The Communication Cure The 5 Levels of Agreement by Lissa Rankin is a summary of a talk given by Dr. Neha Sangwan that I originally heard about visiting my friend Tori in Norman, Oklahoma. Tori explained it and gave me some information. I don't remember if we listened to a recording of the talk together or looked at a written document, but the information stuck with me. I looked up this article and reviewed it later. It was very helpful in figuring out why I was so frustrated even though I had talked about my ideas with many people, I had not yet reached the 5th level of agreement to gain partners in finding solutions.
The Dark Side of the Moon: Trauma Transformation and Facilitator Development by Corinna Bunger Baumgartner, 2011. This paper spoke to how my personal trauma recovery can improve my ability to lead. It explains the process of trauma recovery through the three phases of "Safety, Mourning, and Reconnection." I re-evaluated my experience at ELL to see in what ways it supported me through these phases and the parts that are missing that I need to work on more.

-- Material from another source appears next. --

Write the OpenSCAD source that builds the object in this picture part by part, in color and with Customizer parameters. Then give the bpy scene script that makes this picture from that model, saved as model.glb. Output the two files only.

Group Works is a set of cards that was on the bookshelf at Emerging Leader Labs. It is a pattern language for bringing life to meetings and other gatherings created by the Group Pattern Language Project. I think that pattern languages are a wonderful way to bring structure to a group that finds the sweet spot of the minimum amount of structure to collaborate effectively. I am learning how to use it in a group, along with other tools like Gameshifting, hand gestures, etc.
A Path With Heart was a four week series of phone interviews From March 19th until April 4th 2013. Almost 1600 people registered for this free event from over 30 countries. The event was organized by Alan Seid, a certified Nonviolent Communication (NVC) trainer with the Center for Nonviolent Communication since 2003. Alan also has experience with Permaculture and has researched sustainable economics. The teleconference consisted of 18 interviews with world-renowned NVC trainers and consultants. Participants could call into Maestro Conference, listen, and ask questions. I called into all 18 interviews and asked questions several times.
I listened to the desire map audio recording and took notes on my own answers which I then copied into a google doc. I really liked the process which takes the listener through several rounds of questions to identify their core desired feelings. I took this one step farther to identify the underlying values and needs that make those feelings desirable. I can see some of the same reasoning and process used to identify the values of a company.
I first read Nonviolent Communication in 2005 and again a few months ago. Marshall Rosenberg lays out a language framework of stating objective observations, owned feelings, underlying needs, and clear and present requests. Underlying this is a consciousness of entering a conversation with the intention to understand where the other person is coming from and find mutually beneficial outcomes.
I discovered Principle-Centered Leadership in a free pile of books at Oklahoma City Community College in early 2013. I was blown away by the application of compassion to business leadership and the sage-like advice offered by Stephen Covey. If only Covey had realized that following his own advice to create a fully Principle-Centered organization would revolutionize the way organizations are structured at the most fundamental level.
This book gives some good guidelines for negotiating. I need to learn how to strongly stick to my values and stand up for my interests while being compassionate for those who disagree with me. Reading the book is a good start, but I need to drill it into my head and use it more often.
My friend Kara gave this book to me as a Christmas present. It had a lot of good tips on how to engage with people you don't know, which I have always had difficulty with. I think it has helped me to recognize what other people are needing in order to engage with me, rather than thinking about what I need from them.
Influencer was recommended by one of the speakers during the NVC and Social Change Telesummit. I ordered it immediately and was blown away by their breakdown of the most effective ways to change behavior. The 6 areas of influence are universally applicable and holistic in approach. The advice is amazing and the stories touched and inspired mme.
I found Speaking as a Leader at my local library and was drawn in by the promise to help me become a better orator and leader. It helped me learn good speaking skills and how to write a good motivational speech. It helped me write the outline for my presentation at Emerging Leader Labs.
I found Zen in the Art of Rhetoric in the closet of the room I am staying in at the Quaker Intentional Village Canaan. I knew that it was exactly what I needed to bring myself back into the metaphysical mindset of Persig, Bergson, and Deleuze. I needed a mental re-set so I could look at my ideas outside of a dualistic mindframe and hopefully find a way to express them that is compassionate and coherent.
I found Free Writing as an e-book on my father's computer. I wizzed through it in a couple of days, enwrapped by the helpful advice on how to write fast and creatively. I used it to write the rough draft of this output packet.